When it comes to the nation's efforts to curb global warming, few places are more important than Sacramento; it is here that California's groundbreaking laws and regulations are written.
That, local business leaders say, gives the region a major boost in its effort to become a hub of the developing green economy. They are looking to green tech also known as clean tech as a way to strengthen and diversify Sacramento's job base.
"The hope is that in clean tech, companies will want to be located in Sacramento to be closer to the regulatory process," said Steven Currall, dean of the Graduate School of Management at the University of California, Davis.
In other ways, though, Sacramento seems an unlikely candidate to emerge a winner among the many regions trying to build a green-tech industry. Sacramento lags the Bay Area when it comes to raising money for new companies, and its previous efforts to establish itself in the high-tech and biotechnology industries faltered.

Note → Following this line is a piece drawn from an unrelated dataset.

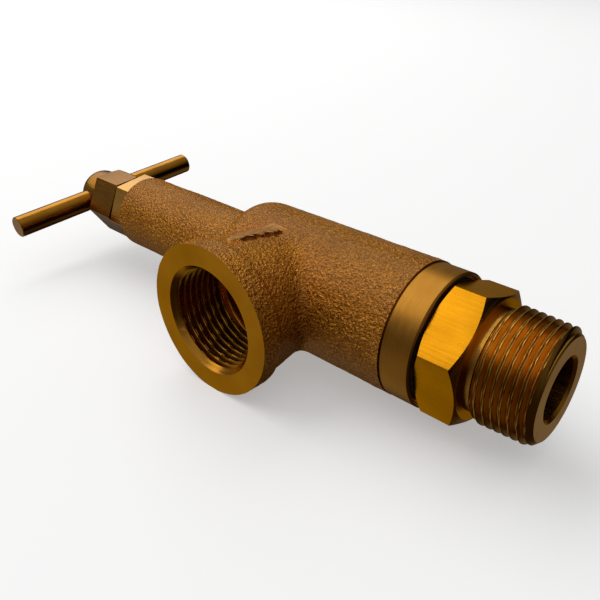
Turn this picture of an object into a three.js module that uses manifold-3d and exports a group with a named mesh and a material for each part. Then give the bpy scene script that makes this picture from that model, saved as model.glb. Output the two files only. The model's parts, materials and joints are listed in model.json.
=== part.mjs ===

Still, business development officials say green-tech companies are showing unprecedented interest in opening shop in Sacramento, despite the bad economy.
"It's a wave of activity like we've never seen," said Bob Burris, deputy director of the Sacramento Area Trade and Commerce Organization, the region's nonprofit business recruiter.
Although there's no official method for counting green jobs, one leading advocacy group says Sacramento is doing well on that front. Palo Alto-based nonprofit Next 10 recently released a study concluding that Sacramento led all California regions in percentage growth of green jobs from 1995 to 2008, with an 87 percent jump from 7,019 to 13,102.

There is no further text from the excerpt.